The boy stank of mud and fear—but beneath the fear, Stryker sensed determination. He sensed a bond. His boy would stay beside him. They’d fight together, win or lose.
The enemy took another step forward.
The boy told the man, “Y-you better get out of here.”
Stryker didn’t understand the words, but he knew a threat when he heard one. The boy’s voice shook, yet his hand remained steady.
Stryker stalked forward a single step, and the boy matched him.
The enemy didn’t look away from Stryker. He watched his snarling muzzle and his tensed shoulders. Stryker bared his teeth wider and growled. Another threat, a deadly one.
Not even a Doberman could beat a gun, but this man didn’t have a gun. He didn’t have fur or claws or teeth. He didn’t even have a pack. He was big and strong, but weaponless and alone.
Stryker took another step forward.
Again, the boy matched him.
Stryker smelled the sweat on the man’s forehead. He heard the man’s pulse beating. Fat raindrops trickled off the trees overhead and speckled the leaves.
Stryker heard them fall and stared at the man’s throat.
“I’ll get my gun,” the man snarled at the boy. “I’ll kill you both.”
The rage in the man
’s voice made Stryker’s hackles rise.
The boy must’ve heard the same thing. Stryker smelled his fear turn to anger and his anger turn to determination. Good. Determination mattered more than courage.
“First I’ll shoot your dog,” the man ranted. “And then—”
“No, you won’t,” the boy said, and hurled his rock at the man’s chest.
Stryker was already in motion, springing forward.
The rock struck the enemy. The man staggered, and Stryker clamped onto his arm with his jaws . . . and this time he didn’t hold back.

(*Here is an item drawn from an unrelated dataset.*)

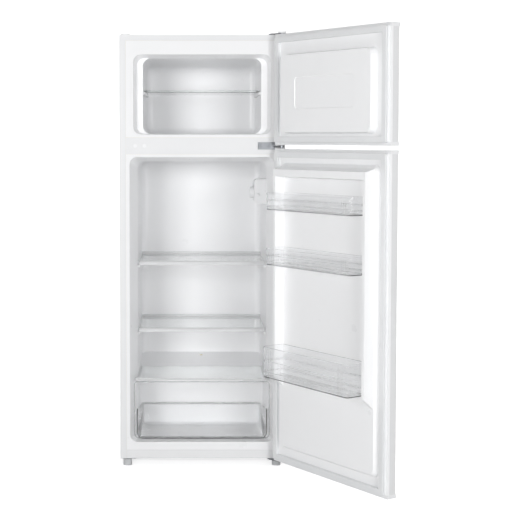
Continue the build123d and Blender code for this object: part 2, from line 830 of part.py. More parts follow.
def bush(end, up):
    """A flanged sleeve let into an end cap, with its mouth at the cap's outer face."""
    away = (0, 0, 1) if up else (0, 0, -1)
    into = (0, 0, -1) if up else (0, 0, 1)
    sleeve = rod(PIN_X, PIN_Y, end, BUSH_RADIUS, CAP - BUSH_BLIND, into)
    sleeve = sleeve + rod(PIN_X, PIN_Y, end, BUSH_FLANGE_RADIUS, BUSH_FLANGE, away)
    start = end + (BUSH_FLANGE + 1) * (1 if up else -1)
    return sleeve - rod(PIN_X, PIN_Y, start, PIN_RADIUS + PIN_CLEARANCE, 2 * CAP, into)


def bush_hole(end, up):
    into = (0, 0, -1) if up else (0, 0, 1)
    return rod(PIN_X, PIN_Y, end, BUSH_RADIUS, CAP - BUSH_BLIND, into)


# ---- hinges ----
def top_screws():
    return [(HALF - 42, 16), (HALF - 14, 16), (HALF - 28, 46)]


def bottom_screws():
    return [(HALF - 46, 56), (HALF - 12, 56)]


def hinge_plate(low, back, width=50.0):
    """A flat plate from behind the front edge to a round nose at the pin."""
    outer = HALF - 4
    plate = prism_z(
        [
            (PIN_X + PLATE_NOSE, PIN_Y),
            (outer, 0),
            (outer, back),
            (outer - width, back),
            (outer - width, 0),
            (PIN_X - PLATE_NOSE, PIN_Y),
        ],
        low,
        low + PLATE,
    )
    return plate + rod(PIN_X, PIN_Y, low, PLATE_NOSE, PLATE)


def pin(z0, z1):
    return rod(PIN_X, PIN_Y, z0, PIN_RADIUS, z1 - z0)


def collar(z0, z1):
    return rod(PIN_X, PIN_Y, z0, BUSH_FLANGE_RADIUS - 1, z1 - z0)


def top_hinge():
    plate = hinge_plate(CABINET_TOP, 60)
    for x, y in top_screws():
        plate = plate - rod(x, y, CABINET_TOP - 1, PLUG_RADIUS / 2, 10)
    return plate + pin(FREEZER_DOOR_HIGH - PIN_REACH, CABINET_TOP + PLATE)


def middle_hinge():
    low = RAIL_MIDDLE - PLATE / 2 - 3
    arm = hinge_plate(low, 0.1, 38.0) - block((0, HALF), (0, 1), (0, CABINET_TOP))
    face = block(
        (HINGE_HOLES[1] - 7, HALF - 33), (-PLATE, 0), (RAIL_MIDDLE - 12, RAIL_MIDDLE + 12)
    )
    for x in HINGE_HOLES:
        face = face - rod(x, -PLATE - 1, RAIL_MIDDLE, PLUG_RADIUS / 2, 10, (0, 1, 0))
    stop = collar(low + PLATE, FREEZER_DOOR_LOW - BUSH_FLANGE - REST_GAP)
    return arm + face + stop + pin(FRIDGE_DOOR_HIGH - PIN_REACH, FREEZER_DOOR_LOW + PIN_REACH)


def bottom_hinge():
    low = CABINET_BOTTOM - PLATE
    plate = hinge_plate(low, 70) - rod(FOOT_X, FOOT_BEHIND, low - 1, STEM_RADIUS + RUNNING_GAP, 10)
    for x, y in bottom_screws():
        plate = plate - rod(x, y, low - 1, PLUG_RADIUS / 2, 10)
    stop = collar(CABINET_BOTTOM, FRIDGE_DOOR_LOW - BUSH_FLANGE - REST_GAP)
    return plate + stop + pin(low, FRIDGE_DOOR_LOW + PIN_REACH)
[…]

The man howled in agony. Stryker released his arm, and the man fled into the jungle, stumbling over rocks.
“I’m smiling now!” the boy shouted after him, his voice hoarse. “I’m smiling at you!”
When the sound of the man faded, Stryker looked at the boy, so he’d know they were safe.
The boy dropped to his knees and gave Stryker a very unmilitary hug. He wept and squeezed Stryker. He even kissed his snout once or twice or ten times. Stryker wagged enthusiastically—to help pack morale. A good war dog supported his humans.
But Stryker needed to get on with the mission.
“Let’s get moving,” the boy finally said, wiping tears from his face. “We’ve got to deliver your message.”
Stryker sniffed out a half-rotten fruit on the ground and started eating.
“We’ll find my sister, and I’ll tell her about the machine guns. She’ll know what to do.”
Stryker kept eating.
“Except . . .” The boy frowned at the ground. “The message is gone.”
He rummaged among the leaves. When he picked up a tiny scrap of damp paper, Stryker sniffed it helpfully. It wasn’t edible, though. Silly human.
“I can’t even read the bits that are left. I guess I remember the words, though. And all those numbers. I’ll just tell them. Except . . . do you even know where the Americans are?”
Stryker finished the fruit and peed on a tree. That way, if the wounded enemy soldier came back, he’d know he was crossing the line.
“Oh, thanks,” the boy said. “That’s helpful. If I tell you to go home, you’ll just lead me to another cave. Um. What’s the right command? Deliver! Deliver, boy?”